Split-N Application Had Its Place This Season

Split-N Application Had Its Place This Season
Plots at field day look reasonable considering the year.

One thing Scott Ebelhar and Dennis Brown were high on at Beck's Field Day last week was splitting the nitrogen application for corn. Beck's includes a nitrogen demonstration plot as part of their practical farm research demonstrations so that Bob Nielsen, the Purdue University Extension corn specialist, can add it to the data he' collecting on nitrogen application rates and yields across Indiana. Nielsen and Jim Camberato, also a Purdue Extension specialist, began three years ago a project to update nitrogen recommendations in Indiana based on actual work in the field.

One of the combinations included in the trial at Beck's this year was N applied at planting in a 2 inch by 2 inch placement, followed by the rest of the nitrogen sidedressed later after the corn was up. While some sources are reporting N shortages even where farmers sidedressed this year, the Beck' plot appears to be holding well. The combine will tell the tale of the tape when the plots are harvested this fall.

"We're basing our preference to put some N down at planting and then follow with sidedressing the rest of the N later on work that's been done showing how hybrids use nitrogen during the season," Ebelhar says. He and Brown displayed a graphic that clearly indicated most of the uptake occurs as corn reaches the grand growth phase, usually after the growing point emerges from underground.

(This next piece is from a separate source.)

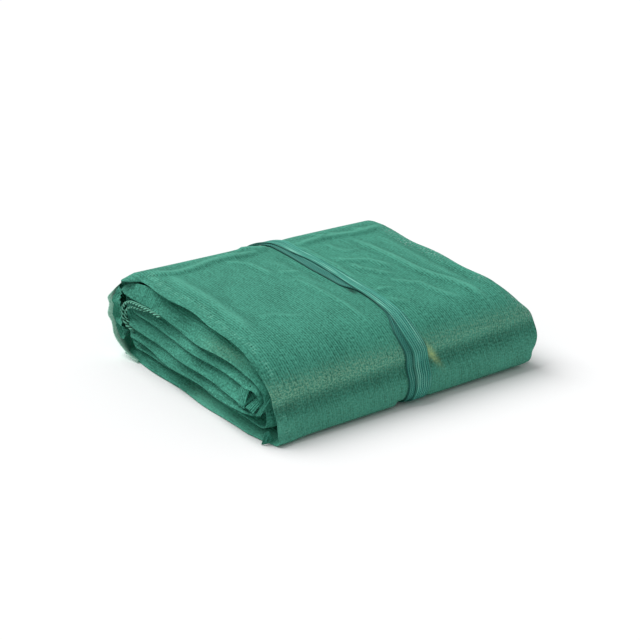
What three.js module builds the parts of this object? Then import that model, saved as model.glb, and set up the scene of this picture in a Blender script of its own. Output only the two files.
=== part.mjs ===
// A large harvest net, folded lengthwise into a strip of many plies. The strip is folded round itself
// into a flat bundle of seven courses, and a narrow band of net is wound twice round the bundle.
// Millimetres, +Z up. The open ends of the folds are at -X and +X, the smooth front face is at -Y,
// and the bundle lies on Z = 0 with the middle of its outer box over the origin.
import * as THREE from 'three';

// Driving sizes of the bundle before it settles: a straight bundle of level courses.
const BUNDLE_HEIGHT = 175;
const FRONT_EDGE = -257;
const BACK_EDGE = 291;
const PACK_THICKNESS = 21;
const COURSE_COUNT = 7;
const PITCH = (BUNDLE_HEIGHT - PACK_THICKNESS) / (COURSE_COUNT - 1);
const HALF_PACK = PACK_THICKNESS / 2;

// The rounded turns at the front and back: how far out the outermost one goes, and how square the
// upper and lower halves are, from the outermost turn to the innermost. An exponent of 2 is an
// ellipse, and a higher one is squarer.
const TURNS = {
  front: { side: -1, edge: FRONT_EDGE, depth: 78, upper: [2.3, 2.15, 2], lower: [8, 4, 2.1] },
  back: { side: 1, edge: BACK_EDGE, depth: 76, upper: [2.2, 2.1, 2], lower: [2.2, 2.1, 2] },
};
const LOWER_BACK_SQUARENESS = 1.6;
const INNER_END = -172;
const OUTER_END = 252;
const EDGE_ROUNDING = 0.6;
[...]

"It only stands to reason that having enough N there when the growth spurt kicks in will benefit the plant," Ebelhar says. "With fall applications, even with N-serve, enough loss tends to have occurred most years that there may or may not be enough N left to power the growth phase and carry the crop through ear development.

Many planters no longer have fertilizer boxes for dry fertilizer or liquid tanks for starter on them. Particularly in no-till, agronomists such as Barry Fisher, state agronomist with the Natural Resources Conservation Service, believes starter, particularly nitrogen is needed at planting time. Otherwise, if wet weather delays sidedressing, plants may approach the grand growth phase where N use suddenly shoots up and not have enough N reserves to draw upon in the soil. It's particularly important in no-till because the seedlings often get off to a slower start, since soils are somewhat cooler and wetter, particularly in flat, naturally wet fields. Adding nitrogen and making it available to plant roots helps offset those problems.

Becks will harvest their plot later this fall, and add the data to Nielsen's summary he is collecting. Several farmer trials will also be included in that set of data.